Отношение к титулам знати как частицам корпоративного титула короны [107] позиционировало отличавшихся благородным происхождением джентльменов Личной палаты как «жемчужин», украшавших «естественное» тело короля. В повсеместно присутствующем акценте на их почти «интимной» пространственно-физической близости к государю угадывались черты, определявшие особую форму доверительных связей с монархом. При таком подходе занимаемые джентльменами должности могли восприниматься как атрибуты, а с учетом популярных в то время неоплатонических спекуляций и как акциденции «политического» государева тела, выражавшие полноту и непосредственный характер связанных с ними полномочий. Оставаясь одновременно необходимым и достаточным условием, подобные близость и полнота определяли отношение к джентльменам палаты как особому королевскому «manrede» [108] – особому сообществу верных слуг и единомышленников.
107
Федоров С. Е. Пэрское право: особенности нормативной практики в Англии раннего Нового времени // Правоведение. 1996. № 2. С. 112.
108
HLP. Vol. XIII. Pt. I. P. 505. Весьма показательно, что учрежденный в ходе камеральных реформ 1539–1540 годов институт королевских гвардейцев также воспринимался как особая часть королевского «manrede» и формировался в основном из ресурсов Личной палаты монарха (HLP. Vol. XIX. Pt. II. P. 524).

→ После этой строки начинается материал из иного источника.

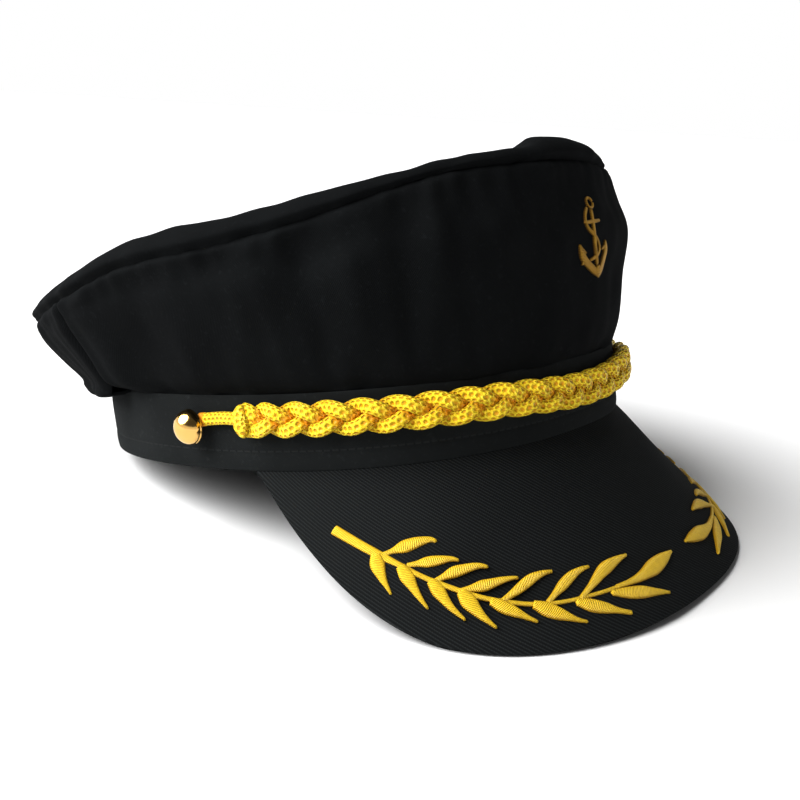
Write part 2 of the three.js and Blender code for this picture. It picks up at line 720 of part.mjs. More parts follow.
// A point on the crown's outside at a turn and height.
function crown_point(turn, height) {
  const curve = crown_profile(turn, false);
  let low = 0;
  let high = 1;
  for (let i = 0; i < 24; i += 1) {
    const share = (low + high) / 2;
    [low, high] = curve.getPoint(share).y < height ? [share, high] : [low, share];
  }
  const point = curve.getPoint(low);
  return oval(turn, point.x, height);
}

function anchor() {
  const widest_turn = 40;
  const lean = radians(anchor_lean);
  const anchor_middle = band_height + crown_height * anchor_place;
  return lay(flat_thread(anchor_shapes()), (across, up, lift) => {
    const x = anchor_shift + across * Math.cos(lean) - up * Math.sin(lean);
    const height = anchor_middle + up * Math.cos(lean) + across * Math.sin(lean);
    let low = -widest_turn;
    let high = widest_turn;
    for (let i = 0; i < 24; i += 1) {
      const turn = (low + high) / 2;
      [low, high] = crown_point(turn, height).x > x ? [turn, high] : [low, turn];
    }
    const step = 0.5;
    const side = crown_point(low - step, height).sub(crown_point(low + step, height));
    const rise = crown_point(low, height + step).sub(crown_point(low, height - step));
    return crown_point(low, height).addScaledVector(side.cross(rise).normalize(), lift);
  });
}

// The lowest height of a geometry, once the hat is tipped back by an angle.
function lowest(geometry, tip) {
  const position = geometry.attributes.position;
  let least = Infinity;
  for (let i = 0; i < position.count; i += 1) {
    const height = position.getZ(i) * Math.cos(tip) - position.getY(i) * Math.sin(tip);
    least = Math.min(least, height);
  }
  return least;
}

// The angle at which the band's back and the peak's edge touch the floor together.
function rest_tip(band_geometry, peak_geometry) {
  let low = 0;
  let high = Math.PI / 4;
  for (let i = 0; i < 40; i += 1) {
    const tip = (low + high) / 2;
    const peak_lower = lowest(peak_geometry, tip) < lowest(band_geometry, tip);
    [low, high] = peak_lower ? [tip, high] : [low, tip];
  }
  return (low + high) / 2;
}

// Cloth is pressed flat where it meets the floor.
function pressed(geometry, tip, floor) {
  const depth = 40;
  const width = 3 * band_length;
  const slab = new THREE.BoxGeometry(width, width, depth);
  slab.translate(0, 0, floor + rest_flat - depth / 2);
  slab.rotateX(tip);
  return to_geometry(to_solid(geometry).subtract(to_solid(slab)));
}

const group = new THREE.Group();
const hat = new THREE.Group();
group.add(hat);

function add(name, geometry, finish) {
  const mesh = new THREE.Mesh(geometry, new THREE.MeshStandardMaterial(finish));
  mesh.name = name;
  hat.add(mesh);
}

const band_shape = band();
const peak_shape = peak();
const tip = rest_tip(band_shape, peak_shape);
const floor = lowest(band_shape, tip);

add('crown_side', crown_side(), black_cotton);
add('crown_back', crown_back(), black_cotton);
add('crown_top', crown_top(), black_cotton);
add('band', pressed(band_shape, tip, floor), black_cotton);
add('peak', pressed(peak_shape, tip, floor), black_twill);
[1, 2, 3].forEach((number) => add(`plait_strand_${number}`, plait_strand(number - 1), gold_cord));
[['right', 1], ['left', -1]].forEach(([name, side]) => {
  add(`loop_cord_${name}`, loop_cord(side), gold_cord);
  add(`button_${name}`, button(side), brass);
  add(`laurel_${name}`, laurel(side), gold_thread);
});
add('anchor', anchor(), gold_thread);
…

Возрождение ушедших в прошлое традиций королевской свиты накладывало известный отпечаток на всю систему должностных назначений джентльменов за пределами придворного пространства. Очевидно, можно говорить о существовании некой градации, влиявшей на характер большинства «первичных» некамеральных продвижений. Наиболее частым было использование джентльменов в качестве стюардов домениальных владений короны, а затем и конфискованных церковных земель [109] . При этом, как правило, особая привлекательность таких должностей определялась их потенциальными возможностями формировать за счет местных ресурсов ливрейные свиты короля и обеспечивать тем самым любые формы прямого военного или «полицейского» контроля [110] . Генрих VIII активно использовал таких стюардов для активизации различных звеньев крайне не развитой местной администрации, назначая их мировыми судьями и шерифами в графства [111] , развивал характерные для ренессансных дворов Европы формы «камеральной» дипломатии [112] .
109
HLP. Vol. XI. P. 580; Vol. XIII. Pt. I. P. 505. Vol. XIX. Pt. I. P. 275. Bernard G. The Rise of Sir William Compton, Early Tudor Courtier // English Historical Review. 1981. Vol. 96. P. 759–762.
110
HLP. Vol. I. Pt. II. P. 1948, 2051, 2301; Vol. XI. P. 580.
111
Starkey D. Intimacy and Innovation… P. 85–86.
112
Известны имена, по меньшей мере, шести джентльменов, участвовавших в «камеральном» обмене между английским и французским дворами. Каждый из них, пребывая достаточно длительное время в ближайшем окружении иностранного государя, как правило, становился членом его ближайшего окружения и наравне с другими исполнял различного рода обязанности, оставаясь при этом посланником своего монарха (HLP. Vol. III. Pt. I. P. 111, 246; Vol. III. Pt. II. P. 641, 3360, 3434). Помимо этого, джентльмены успешно внедрялись в состав дипломатических миссий, зачастую оттесняя юристов и клириков, по обыкновению, доминировавших в посольствах, или же образуя совместно с ними очень эффективные тандемы. Об этом более подробно: Starkey D. Representation through Intimacy // Symbols and Sentiments/ ed. by I. Lewis. London, 1977. P. 82.